> Aim
Go through the listing and write out all of it exactly.

^^^^^^^^

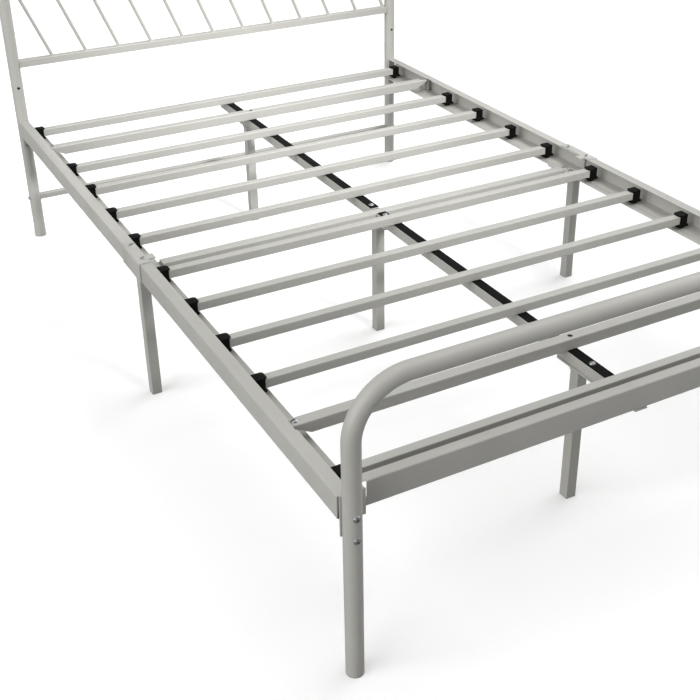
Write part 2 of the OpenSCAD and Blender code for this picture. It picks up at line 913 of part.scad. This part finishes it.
// Foot caps

module round_foot_caps() {
    color("#cfcdc8")
        for (s = [-1, 1], t = [-1, 1]) {
            x = t < 0 ? foot_post_x : post_x;
            cyl_z(0, cap_h, s * x, t * post_y, post_r);
            cyl_z(cap_h, cap_h + plug_h, s * x, t * post_y, post_r - post_wall - 0.05);
        }
}

module square_cap(x, y) {
    post_solid(x, y, 0, cap_h, leg_w, 2);
    translate([x - leg_w / 2 + tube_wall + 0.4, y - leg_w / 2 + tube_wall + 0.4, cap_h])
        cube([leg_w - 2 * tube_wall - 0.8, leg_w - 2 * tube_wall - 0.8, plug_h]);
}

module square_foot_caps() {
    color("#cfcdc8") {
        for (s = [-1, 1])
            square_cap(s * (side_leg_x - leg_w / 2), mid_y);
        for (y = centre_leg_y)
            square_cap(0, y);
    }
}

headboard_tube();
headboard_lower_rail();
headboard_rods();
head_leg_crossbar();
footboard_tube();
foot_rail();
side_rail_head_left();
side_rail_head_right();
side_rail_foot_left();
side_rail_foot_right();
rail_joint_left();
rail_joint_right();
side_leg_left();
side_leg_right();
slat_01();
slat_02();
slat_03();
slat_04();
slat_05();
slat_06();
slat_07();
slat_08();
slat_09();
slat_10();
slat_holders_left();
slat_holders_right();
cross_bar_head();
cross_bar_foot();
cross_bar_middle();
cross_bar_seats();
centre_beam_head();
centre_beam_foot();
foam_tape_head();
foam_tape_foot();
centre_leg_head();
centre_leg_middle();
centre_leg_foot();
beam_hook();
corner_bracket_head_left();
corner_bracket_head_right();
corner_bracket_foot_left();
corner_bracket_foot_right();
post_bolts();
rail_joint_bolts();
cross_bar_bolts();
middle_bar_bolts();
beam_bolts();
bar_through_bolts();
hex_nuts();
under_screws();
leg_crossbar_bolts();
round_foot_caps();
square_foot_caps();
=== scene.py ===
# %% [markdown]
# A metal bed frame: the frame itself comes from CAD, and this lesson gives it its finishes,
# its weld beads and its softened edges, then lights it like a studio product shot.
# The frame is loaded first and never moved, so every new piece is placed from its boxes.

# %% The CAD frame
import json
import math

import bmesh
import bpy
from mathutils import Matrix, Vector


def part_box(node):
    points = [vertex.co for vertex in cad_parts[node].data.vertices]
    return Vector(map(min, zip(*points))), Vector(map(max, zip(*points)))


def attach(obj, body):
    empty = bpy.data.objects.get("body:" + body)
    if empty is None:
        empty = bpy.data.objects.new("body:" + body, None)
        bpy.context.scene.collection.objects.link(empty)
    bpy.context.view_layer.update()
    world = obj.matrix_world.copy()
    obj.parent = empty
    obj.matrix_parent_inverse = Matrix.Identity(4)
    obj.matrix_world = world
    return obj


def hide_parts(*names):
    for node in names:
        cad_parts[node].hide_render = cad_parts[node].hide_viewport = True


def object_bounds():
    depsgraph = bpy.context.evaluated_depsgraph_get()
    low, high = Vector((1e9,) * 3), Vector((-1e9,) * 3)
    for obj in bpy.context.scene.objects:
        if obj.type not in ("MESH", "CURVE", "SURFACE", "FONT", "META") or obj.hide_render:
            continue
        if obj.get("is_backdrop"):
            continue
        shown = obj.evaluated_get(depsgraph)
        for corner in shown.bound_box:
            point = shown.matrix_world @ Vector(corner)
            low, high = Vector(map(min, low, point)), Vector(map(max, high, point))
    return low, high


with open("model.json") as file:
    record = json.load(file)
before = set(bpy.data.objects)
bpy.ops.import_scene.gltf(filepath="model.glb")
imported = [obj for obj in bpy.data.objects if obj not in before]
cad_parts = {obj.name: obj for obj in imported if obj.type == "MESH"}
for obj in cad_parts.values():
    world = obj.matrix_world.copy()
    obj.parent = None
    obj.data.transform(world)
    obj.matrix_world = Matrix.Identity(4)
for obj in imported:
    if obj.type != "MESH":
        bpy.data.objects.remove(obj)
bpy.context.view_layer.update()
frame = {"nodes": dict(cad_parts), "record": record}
MM = 0.001

# %% [markdown]
# Colours are picked as the hex values a designer would use, which are sRGB. A shader wants
# linear light, so one function turns the first into the second.

# %% Colour


def linear(hex_colour):
    parts = [int(hex_colour[i : i + 2], 16) / 255 for i in (1, 3, 5)]
    flat = [p / 12.92 if p <= 0.04045 else ((p + 0.055) / 1.055) ** 2.4 for p in parts]
    return (*flat, 1.0)


print("white", linear("#FFFFFF"))

# %% [markdown]
# Every finish is a small tree of nodes. One helper adds a node, sets its sockets and makes
# its links, so that each material reads as a list of what it is made of.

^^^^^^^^

> Response to the task
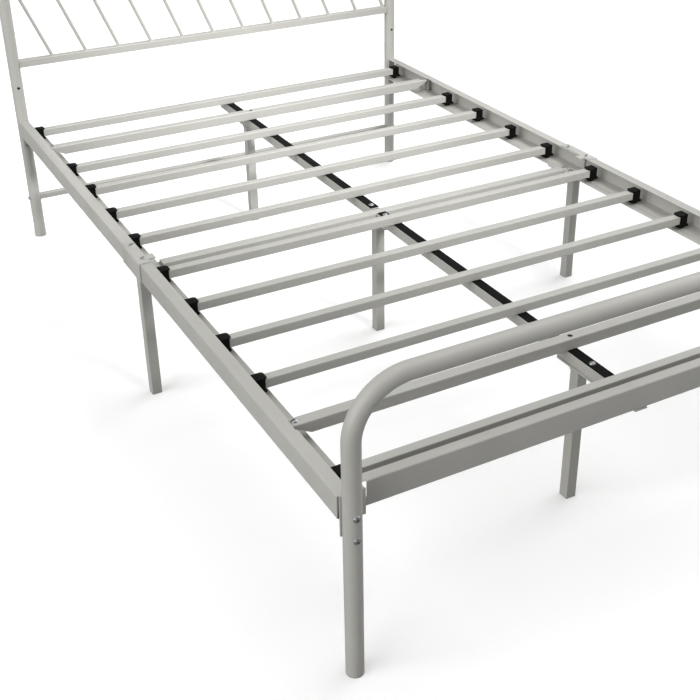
Write part 2 of the OpenSCAD and Blender code for this picture. It picks up at line 913 of part.scad. This part finishes it.
// Foot caps

module round_foot_caps() {
    color("#cfcdc8")
        for (s = [-1, 1], t = [-1, 1]) {
            x = t < 0 ? foot_post_x : post_x;
            cyl_z(0, cap_h, s * x, t * post_y, post_r);
            cyl_z(cap_h, cap_h + plug_h, s * x, t * post_y, post_r - post_wall - 0.05);
        }
}

module square_cap(x, y) {
    post_solid(x, y, 0, cap_h, leg_w, 2);
    translate([x - leg_w / 2 + tube_wall + 0.4, y - leg_w / 2 + tube_wall + 0.4, cap_h])
        cube([leg_w - 2 * tube_wall - 0.8, leg_w - 2 * tube_wall - 0.8, plug_h]);
}

module square_foot_caps() {
    color("#cfcdc8") {
        for (s = [-1, 1])
            square_cap(s * (side_leg_x - leg_w / 2), mid_y);
        for (y = centre_leg_y)
            square_cap(0, y);
    }
}

headboard_tube();
headboard_lower_rail();
headboard_rods();
head_leg_crossbar();
footboard_tube();
foot_rail();
side_rail_head_left();
side_rail_head_right();
side_rail_foot_left();
side_rail_foot_right();
rail_joint_left();
rail_joint_right();
side_leg_left();
side_leg_right();
slat_01();
slat_02();
slat_03();
slat_04();
slat_05();
slat_06();
slat_07();
slat_08();
slat_09();
slat_10();
slat_holders_left();
slat_holders_right();
cross_bar_head();
cross_bar_foot();
cross_bar_middle();
cross_bar_seats();
centre_beam_head();
centre_beam_foot();
foam_tape_head();
foam_tape_foot();
centre_leg_head();
centre_leg_middle();
centre_leg_foot();
beam_hook();
corner_bracket_head_left();
corner_bracket_head_right();
corner_bracket_foot_left();
corner_bracket_foot_right();
post_bolts();
rail_joint_bolts();
cross_bar_bolts();
middle_bar_bolts();
beam_bolts();
bar_through_bolts();
hex_nuts();
under_screws();
leg_crossbar_bolts();
round_foot_caps();
square_foot_caps();
=== scene.py ===
# %% [markdown]
# A metal bed frame: the frame itself comes from CAD, and this lesson gives it its finishes,
# its weld beads and its softened edges, then lights it like a studio product shot.
# The frame is loaded first and never moved, so every new piece is placed from its boxes.

# %% The CAD frame
import json
import math

import bmesh
import bpy
from mathutils import Matrix, Vector


def part_box(node):
    points = [vertex.co for vertex in cad_parts[node].data.vertices]
    return Vector(map(min, zip(*points))), Vector(map(max, zip(*points)))


def attach(obj, body):
    empty = bpy.data.objects.get("body:" + body)
    if empty is None:
        empty = bpy.data.objects.new("body:" + body, None)
        bpy.context.scene.collection.objects.link(empty)
    bpy.context.view_layer.update()
    world = obj.matrix_world.copy()
    obj.parent = empty
    obj.matrix_parent_inverse = Matrix.Identity(4)
    obj.matrix_world = world
    return obj


def hide_parts(*names):
    for node in names:
        cad_parts[node].hide_render = cad_parts[node].hide_viewport = True


def object_bounds():
    depsgraph = bpy.context.evaluated_depsgraph_get()
    low, high = Vector((1e9,) * 3), Vector((-1e9,) * 3)
    for obj in bpy.context.scene.objects:
        if obj.type not in ("MESH", "CURVE", "SURFACE", "FONT", "META") or obj.hide_render:
            continue
        if obj.get("is_backdrop"):
            continue
        shown = obj.evaluated_get(depsgraph)
        for corner in shown.bound_box:
            point = shown.matrix_world @ Vector(corner)
            low, high = Vector(map(min, low, point)), Vector(map(max, high, point))
    return low, high


with open("model.json") as file:
    record = json.load(file)
before = set(bpy.data.objects)
bpy.ops.import_scene.gltf(filepath="model.glb")
imported = [obj for obj in bpy.data.objects if obj not in before]
cad_parts = {obj.name: obj for obj in imported if obj.type == "MESH"}
for obj in cad_parts.values():
    world = obj.matrix_world.copy()
    obj.parent = None
    obj.data.transform(world)
    obj.matrix_world = Matrix.Identity(4)
for obj in imported:
    if obj.type != "MESH":
        bpy.data.objects.remove(obj)
bpy.context.view_layer.update()
frame = {"nodes": dict(cad_parts), "record": record}
MM = 0.001

# %% [markdown]
# Colours are picked as the hex values a designer would use, which are sRGB. A shader wants
# linear light, so one function turns the first into the second.

# %% Colour


def linear(hex_colour):
    parts = [int(hex_colour[i : i + 2], 16) / 255 for i in (1, 3, 5)]
    flat = [p / 12.92 if p <= 0.04045 else ((p + 0.055) / 1.055) ** 2.4 for p in parts]
    return (*flat, 1.0)


print("white", linear("#FFFFFF"))

# %% [markdown]
# Every finish is a small tree of nodes. One helper adds a node, sets its sockets and makes
# its links, so that each material reads as a list of what it is made of.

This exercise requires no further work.